■ **Directions for this task**: Your task is to copy the material exactly.

= = = = = = =

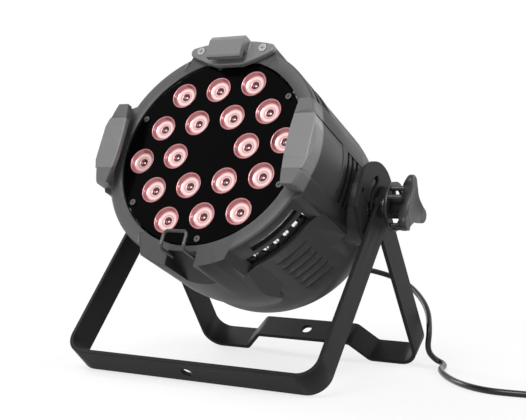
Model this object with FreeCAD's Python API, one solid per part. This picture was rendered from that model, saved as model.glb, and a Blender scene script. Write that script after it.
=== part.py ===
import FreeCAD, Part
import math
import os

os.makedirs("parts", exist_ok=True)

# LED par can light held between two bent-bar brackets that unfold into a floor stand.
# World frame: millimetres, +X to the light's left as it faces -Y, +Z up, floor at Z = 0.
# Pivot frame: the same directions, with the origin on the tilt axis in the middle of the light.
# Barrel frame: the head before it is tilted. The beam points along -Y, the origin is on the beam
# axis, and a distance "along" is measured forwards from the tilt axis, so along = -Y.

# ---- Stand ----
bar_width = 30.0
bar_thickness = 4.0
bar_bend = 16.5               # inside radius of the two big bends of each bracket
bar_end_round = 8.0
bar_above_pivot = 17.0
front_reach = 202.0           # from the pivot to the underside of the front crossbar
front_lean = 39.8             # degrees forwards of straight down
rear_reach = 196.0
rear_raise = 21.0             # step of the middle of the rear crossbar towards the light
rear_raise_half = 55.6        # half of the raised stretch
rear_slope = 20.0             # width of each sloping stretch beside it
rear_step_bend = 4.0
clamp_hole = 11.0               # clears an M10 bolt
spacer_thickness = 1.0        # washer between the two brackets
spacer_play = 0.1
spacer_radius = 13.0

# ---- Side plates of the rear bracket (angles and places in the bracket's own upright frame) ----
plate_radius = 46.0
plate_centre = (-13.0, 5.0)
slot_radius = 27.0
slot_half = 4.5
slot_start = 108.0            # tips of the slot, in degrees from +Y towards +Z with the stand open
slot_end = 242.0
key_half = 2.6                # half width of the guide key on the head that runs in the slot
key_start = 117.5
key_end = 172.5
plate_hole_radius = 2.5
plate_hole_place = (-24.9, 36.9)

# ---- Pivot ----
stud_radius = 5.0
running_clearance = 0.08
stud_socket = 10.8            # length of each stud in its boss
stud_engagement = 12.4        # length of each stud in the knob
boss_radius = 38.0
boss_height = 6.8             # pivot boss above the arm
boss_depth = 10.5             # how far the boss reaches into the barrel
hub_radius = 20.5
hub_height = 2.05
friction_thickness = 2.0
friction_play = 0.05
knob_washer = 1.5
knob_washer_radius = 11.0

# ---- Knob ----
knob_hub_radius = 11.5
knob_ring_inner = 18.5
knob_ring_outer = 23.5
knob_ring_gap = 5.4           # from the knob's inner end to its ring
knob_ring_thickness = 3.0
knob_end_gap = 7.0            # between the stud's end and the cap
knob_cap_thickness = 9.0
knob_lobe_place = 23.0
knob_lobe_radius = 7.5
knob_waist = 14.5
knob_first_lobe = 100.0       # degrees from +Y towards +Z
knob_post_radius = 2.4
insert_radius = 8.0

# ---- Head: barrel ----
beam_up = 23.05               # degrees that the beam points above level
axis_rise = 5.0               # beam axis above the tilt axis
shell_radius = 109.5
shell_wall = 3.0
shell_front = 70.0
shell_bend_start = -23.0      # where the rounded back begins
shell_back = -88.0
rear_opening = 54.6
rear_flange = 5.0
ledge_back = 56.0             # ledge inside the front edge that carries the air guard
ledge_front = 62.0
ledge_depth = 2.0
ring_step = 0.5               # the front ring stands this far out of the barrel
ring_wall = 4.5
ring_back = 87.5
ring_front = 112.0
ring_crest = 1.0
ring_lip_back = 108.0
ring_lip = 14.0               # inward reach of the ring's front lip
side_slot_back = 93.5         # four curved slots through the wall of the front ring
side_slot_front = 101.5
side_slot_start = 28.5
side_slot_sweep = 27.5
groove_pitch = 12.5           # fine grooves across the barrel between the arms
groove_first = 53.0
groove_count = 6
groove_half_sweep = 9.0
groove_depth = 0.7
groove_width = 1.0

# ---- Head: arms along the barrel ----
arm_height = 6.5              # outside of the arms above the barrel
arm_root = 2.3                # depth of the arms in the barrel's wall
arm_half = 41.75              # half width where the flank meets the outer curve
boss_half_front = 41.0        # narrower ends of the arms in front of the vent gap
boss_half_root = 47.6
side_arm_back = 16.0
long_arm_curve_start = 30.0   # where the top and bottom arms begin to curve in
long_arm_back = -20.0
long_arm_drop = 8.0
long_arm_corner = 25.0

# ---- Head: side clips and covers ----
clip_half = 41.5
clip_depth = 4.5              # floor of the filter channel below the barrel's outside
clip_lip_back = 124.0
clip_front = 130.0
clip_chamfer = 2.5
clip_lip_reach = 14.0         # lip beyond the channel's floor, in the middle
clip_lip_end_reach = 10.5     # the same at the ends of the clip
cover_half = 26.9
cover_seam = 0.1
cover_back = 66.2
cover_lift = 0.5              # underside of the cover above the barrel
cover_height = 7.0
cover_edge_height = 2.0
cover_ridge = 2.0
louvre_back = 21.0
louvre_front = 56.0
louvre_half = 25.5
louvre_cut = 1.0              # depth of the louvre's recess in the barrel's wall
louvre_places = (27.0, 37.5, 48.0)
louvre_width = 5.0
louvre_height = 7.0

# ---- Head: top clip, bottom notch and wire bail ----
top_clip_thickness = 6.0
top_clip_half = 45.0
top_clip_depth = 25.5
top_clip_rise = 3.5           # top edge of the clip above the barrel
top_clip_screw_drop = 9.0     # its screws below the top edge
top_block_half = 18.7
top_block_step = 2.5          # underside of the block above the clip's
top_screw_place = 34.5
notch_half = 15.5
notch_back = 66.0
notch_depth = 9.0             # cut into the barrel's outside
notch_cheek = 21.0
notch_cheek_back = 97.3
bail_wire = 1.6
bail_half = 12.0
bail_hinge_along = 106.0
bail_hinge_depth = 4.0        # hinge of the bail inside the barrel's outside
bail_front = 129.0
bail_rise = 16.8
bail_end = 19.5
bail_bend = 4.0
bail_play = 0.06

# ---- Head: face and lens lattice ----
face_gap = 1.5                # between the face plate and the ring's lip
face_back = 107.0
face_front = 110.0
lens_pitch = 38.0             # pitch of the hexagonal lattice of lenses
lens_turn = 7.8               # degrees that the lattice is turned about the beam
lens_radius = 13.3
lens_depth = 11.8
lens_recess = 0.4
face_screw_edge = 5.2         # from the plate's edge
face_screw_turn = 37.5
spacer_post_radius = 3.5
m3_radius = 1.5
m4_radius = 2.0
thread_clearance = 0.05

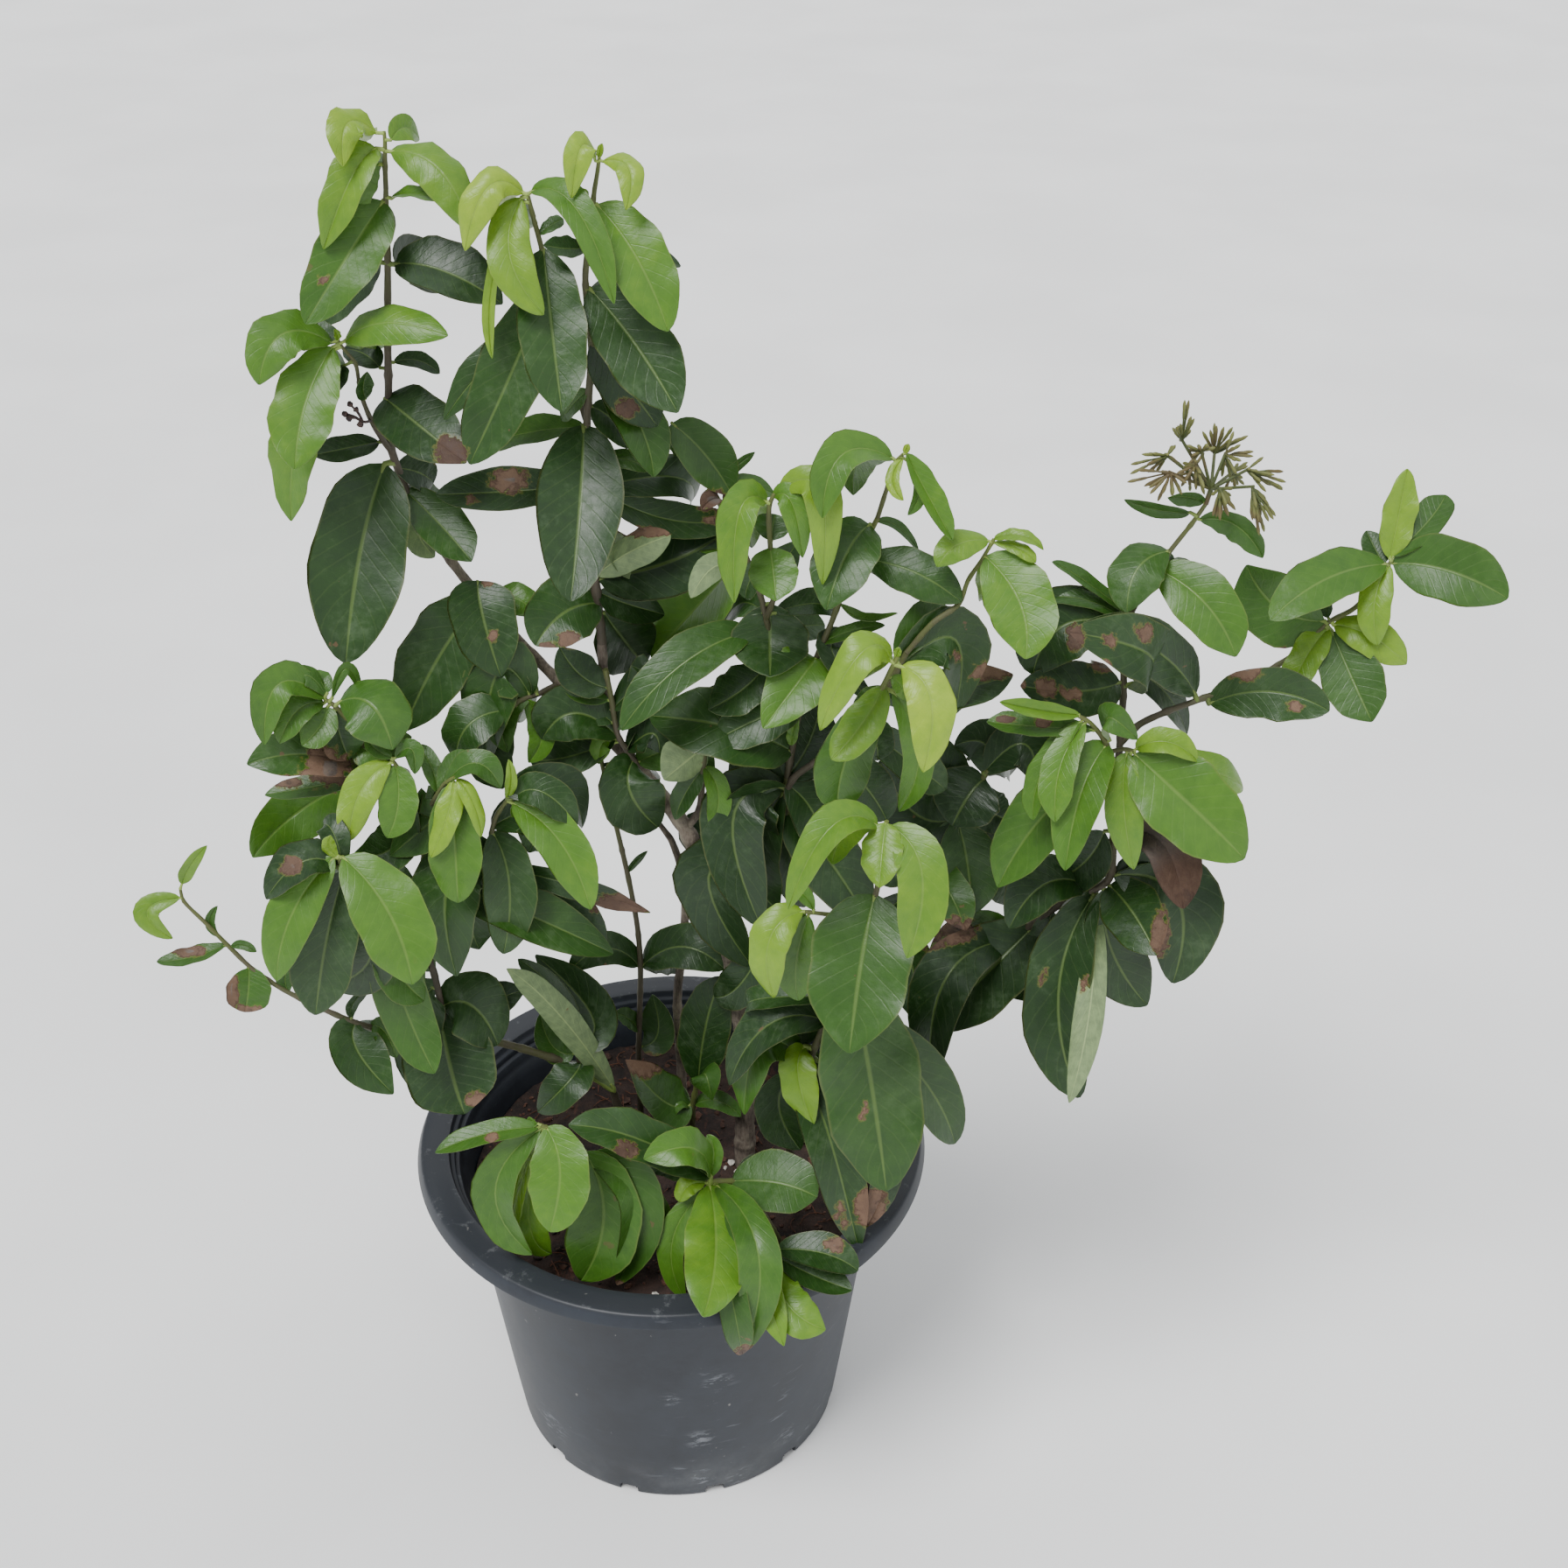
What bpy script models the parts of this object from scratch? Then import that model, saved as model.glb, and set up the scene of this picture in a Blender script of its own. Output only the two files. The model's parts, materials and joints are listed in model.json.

= = = = = = =

■ **Answer to this problem**:
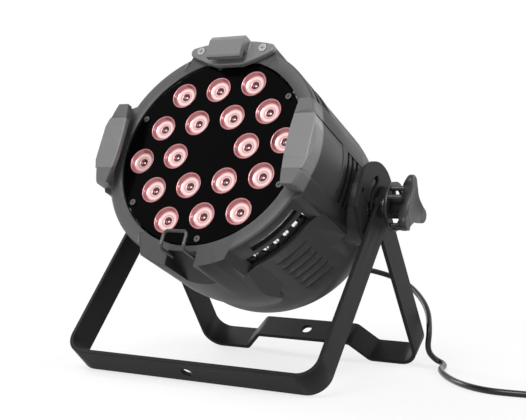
Model this object with FreeCAD's Python API, one solid per part. This picture was rendered from that model, saved as model.glb, and a Blender scene script. Write that script after it.
=== part.py ===
import FreeCAD, Part
import math
import os

os.makedirs("parts", exist_ok=True)

# LED par can light held between two bent-bar brackets that unfold into a floor stand.
# World frame: millimetres, +X to the light's left as it faces -Y, +Z up, floor at Z = 0.
# Pivot frame: the same directions, with the origin on the tilt axis in the middle of the light.
# Barrel frame: the head before it is tilted. The beam points along -Y, the origin is on the beam
# axis, and a distance "along" is measured forwards from the tilt axis, so along = -Y.

# ---- Stand ----
bar_width = 30.0
bar_thickness = 4.0
bar_bend = 16.5               # inside radius of the two big bends of each bracket
bar_end_round = 8.0
bar_above_pivot = 17.0
front_reach = 202.0           # from the pivot to the underside of the front crossbar
front_lean = 39.8             # degrees forwards of straight down
rear_reach = 196.0
rear_raise = 21.0             # step of the middle of the rear crossbar towards the light
rear_raise_half = 55.6        # half of the raised stretch
rear_slope = 20.0             # width of each sloping stretch beside it
rear_step_bend = 4.0
clamp_hole = 11.0               # clears an M10 bolt
spacer_thickness = 1.0        # washer between the two brackets
spacer_play = 0.1
spacer_radius = 13.0

# ---- Side plates of the rear bracket (angles and places in the bracket's own upright frame) ----
plate_radius = 46.0
plate_centre = (-13.0, 5.0)
slot_radius = 27.0
slot_half = 4.5
slot_start = 108.0            # tips of the slot, in degrees from +Y towards +Z with the stand open
slot_end = 242.0
key_half = 2.6                # half width of the guide key on the head that runs in the slot
key_start = 117.5
key_end = 172.5
plate_hole_radius = 2.5
plate_hole_place = (-24.9, 36.9)

# ---- Pivot ----
stud_radius = 5.0
running_clearance = 0.08
stud_socket = 10.8            # length of each stud in its boss
stud_engagement = 12.4        # length of each stud in the knob
boss_radius = 38.0
boss_height = 6.8             # pivot boss above the arm
boss_depth = 10.5             # how far the boss reaches into the barrel
hub_radius = 20.5
hub_height = 2.05
friction_thickness = 2.0
friction_play = 0.05
knob_washer = 1.5
knob_washer_radius = 11.0

# ---- Knob ----
knob_hub_radius = 11.5
knob_ring_inner = 18.5
knob_ring_outer = 23.5
knob_ring_gap = 5.4           # from the knob's inner end to its ring
knob_ring_thickness = 3.0
knob_end_gap = 7.0            # between the stud's end and the cap
knob_cap_thickness = 9.0
knob_lobe_place = 23.0
knob_lobe_radius = 7.5
knob_waist = 14.5
knob_first_lobe = 100.0       # degrees from +Y towards +Z
knob_post_radius = 2.4
insert_radius = 8.0

# ---- Head: barrel ----
beam_up = 23.05               # degrees that the beam points above level
axis_rise = 5.0               # beam axis above the tilt axis
shell_radius = 109.5
shell_wall = 3.0
shell_front = 70.0
shell_bend_start = -23.0      # where the rounded back begins
shell_back = -88.0
rear_opening = 54.6
rear_flange = 5.0
ledge_back = 56.0             # ledge inside the front edge that carries the air guard
ledge_front = 62.0
ledge_depth = 2.0
ring_step = 0.5               # the front ring stands this far out of the barrel
ring_wall = 4.5
ring_back = 87.5
ring_front = 112.0
ring_crest = 1.0
ring_lip_back = 108.0
ring_lip = 14.0               # inward reach of the ring's front lip
side_slot_back = 93.5         # four curved slots through the wall of the front ring
side_slot_front = 101.5
side_slot_start = 28.5
side_slot_sweep = 27.5
groove_pitch = 12.5           # fine grooves across the barrel between the arms
groove_first = 53.0
groove_count = 6
groove_half_sweep = 9.0
groove_depth = 0.7
groove_width = 1.0

# ---- Head: arms along the barrel ----
arm_height = 6.5              # outside of the arms above the barrel
arm_root = 2.3                # depth of the arms in the barrel's wall
arm_half = 41.75              # half width where the flank meets the outer curve
boss_half_front = 41.0        # narrower ends of the arms in front of the vent gap
boss_half_root = 47.6
side_arm_back = 16.0
long_arm_curve_start = 30.0   # where the top and bottom arms begin to curve in
long_arm_back = -20.0
long_arm_drop = 8.0
long_arm_corner = 25.0

# ---- Head: side clips and covers ----
clip_half = 41.5
clip_depth = 4.5              # floor of the filter channel below the barrel's outside
clip_lip_back = 124.0
clip_front = 130.0
clip_chamfer = 2.5
clip_lip_reach = 14.0         # lip beyond the channel's floor, in the middle
clip_lip_end_reach = 10.5     # the same at the ends of the clip
cover_half = 26.9
cover_seam = 0.1
cover_back = 66.2
cover_lift = 0.5              # underside of the cover above the barrel
cover_height = 7.0
cover_edge_height = 2.0
cover_ridge = 2.0
louvre_back = 21.0
louvre_front = 56.0
louvre_half = 25.5
louvre_cut = 1.0              # depth of the louvre's recess in the barrel's wall
louvre_places = (27.0, 37.5, 48.0)
louvre_width = 5.0
louvre_height = 7.0

# ---- Head: top clip, bottom notch and wire bail ----
top_clip_thickness = 6.0
top_clip_half = 45.0
top_clip_depth = 25.5
top_clip_rise = 3.5           # top edge of the clip above the barrel
top_clip_screw_drop = 9.0     # its screws below the top edge
top_block_half = 18.7
top_block_step = 2.5          # underside of the block above the clip's
top_screw_place = 34.5
notch_half = 15.5
notch_back = 66.0
notch_depth = 9.0             # cut into the barrel's outside
notch_cheek = 21.0
notch_cheek_back = 97.3
bail_wire = 1.6
bail_half = 12.0
bail_hinge_along = 106.0
bail_hinge_depth = 4.0        # hinge of the bail inside the barrel's outside
bail_front = 129.0
bail_rise = 16.8
bail_end = 19.5
bail_bend = 4.0
bail_play = 0.06

# ---- Head: face and lens lattice ----
face_gap = 1.5                # between the face plate and the ring's lip
face_back = 107.0
face_front = 110.0
lens_pitch = 38.0             # pitch of the hexagonal lattice of lenses
lens_turn = 7.8               # degrees that the lattice is turned about the beam
lens_radius = 13.3
lens_depth = 11.8
lens_recess = 0.4
face_screw_edge = 5.2         # from the plate's edge
face_screw_turn = 37.5
spacer_post_radius = 3.5
m3_radius = 1.5
m4_radius = 2.0
thread_clearance = 0.05

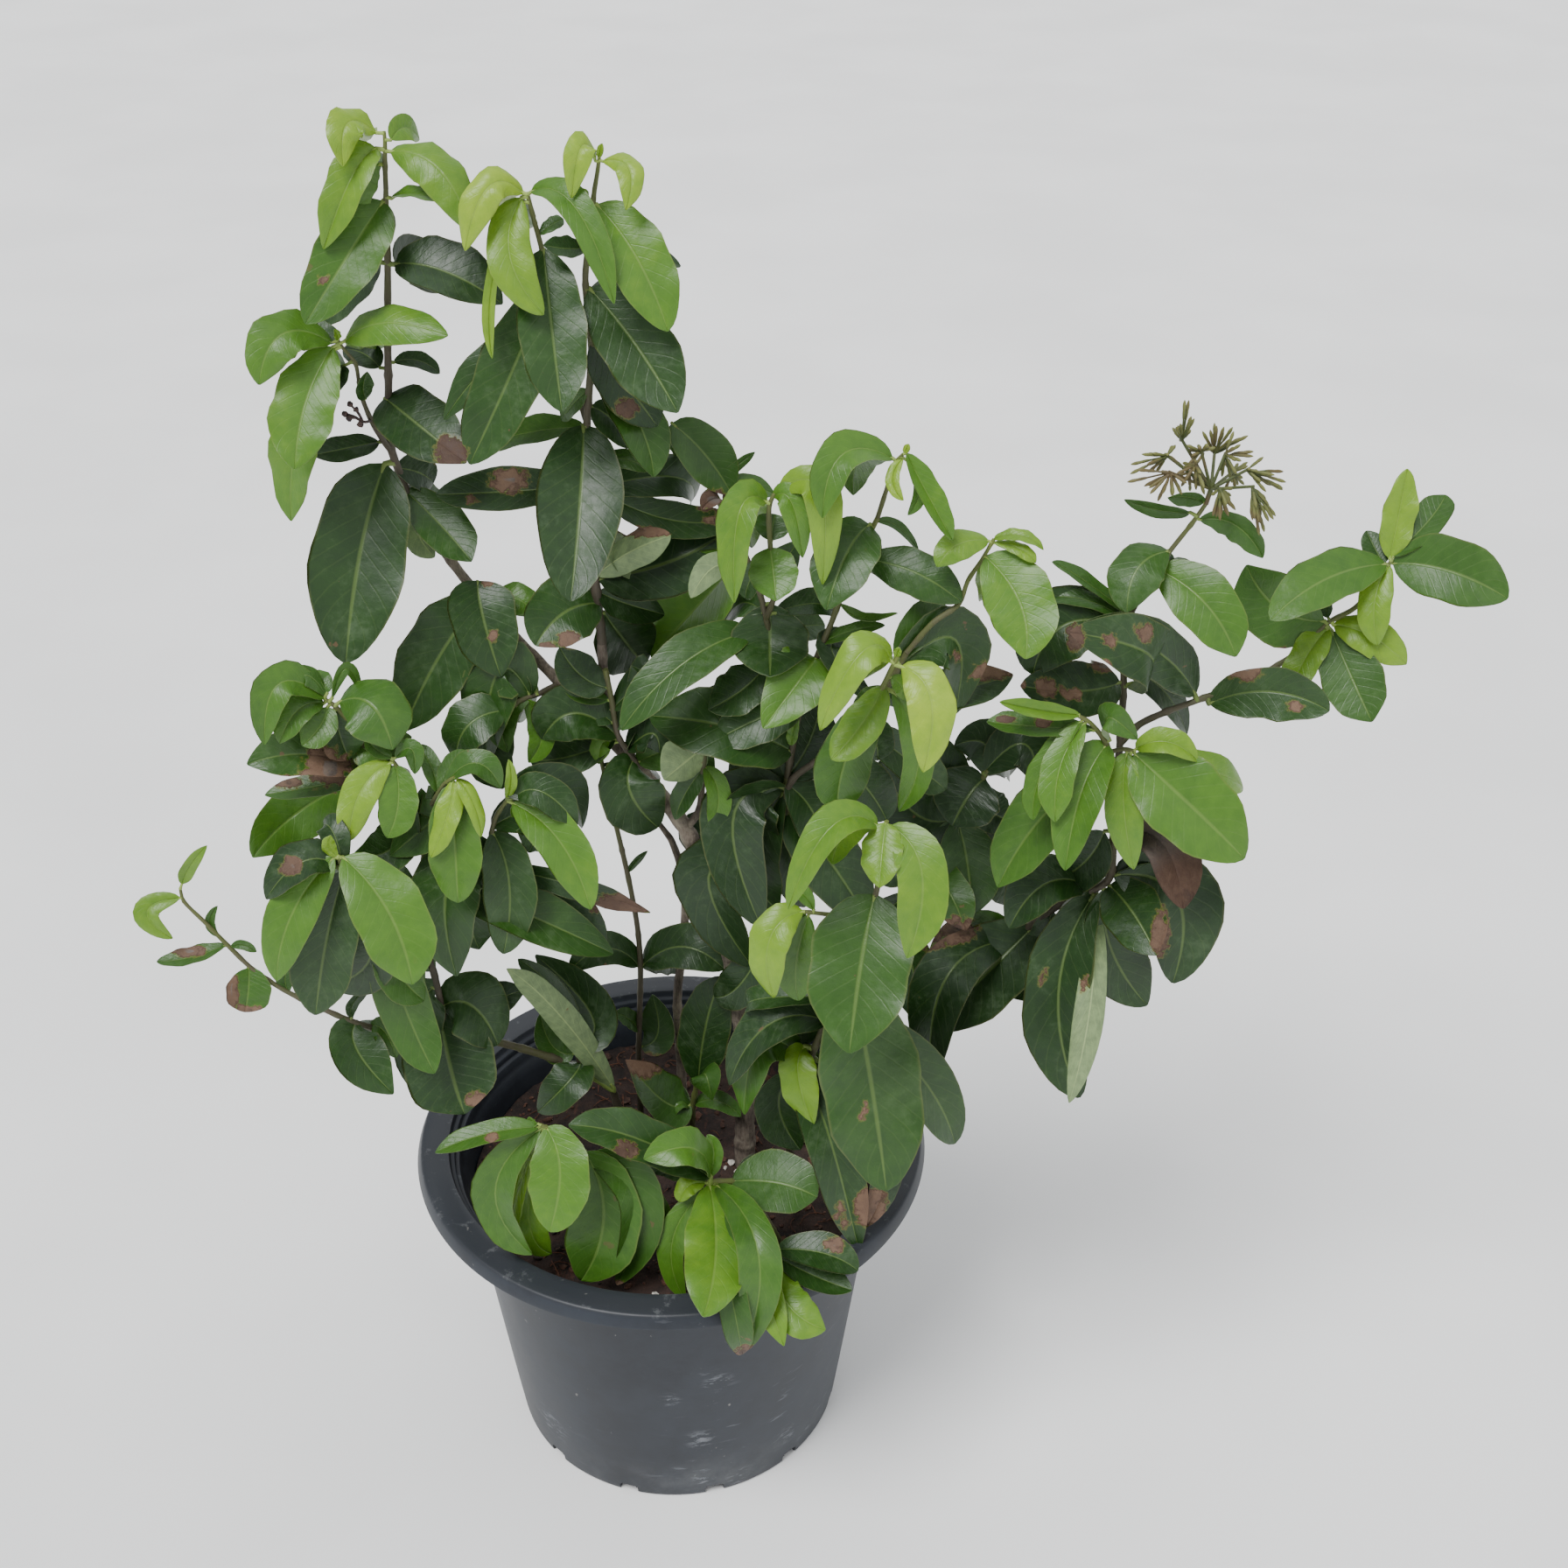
What bpy script models the parts of this object from scratch? Then import that model, saved as model.glb, and set up the scene of this picture in a Blender script of its own. Output only the two files. The model's parts, materials and joints are listed in model.json.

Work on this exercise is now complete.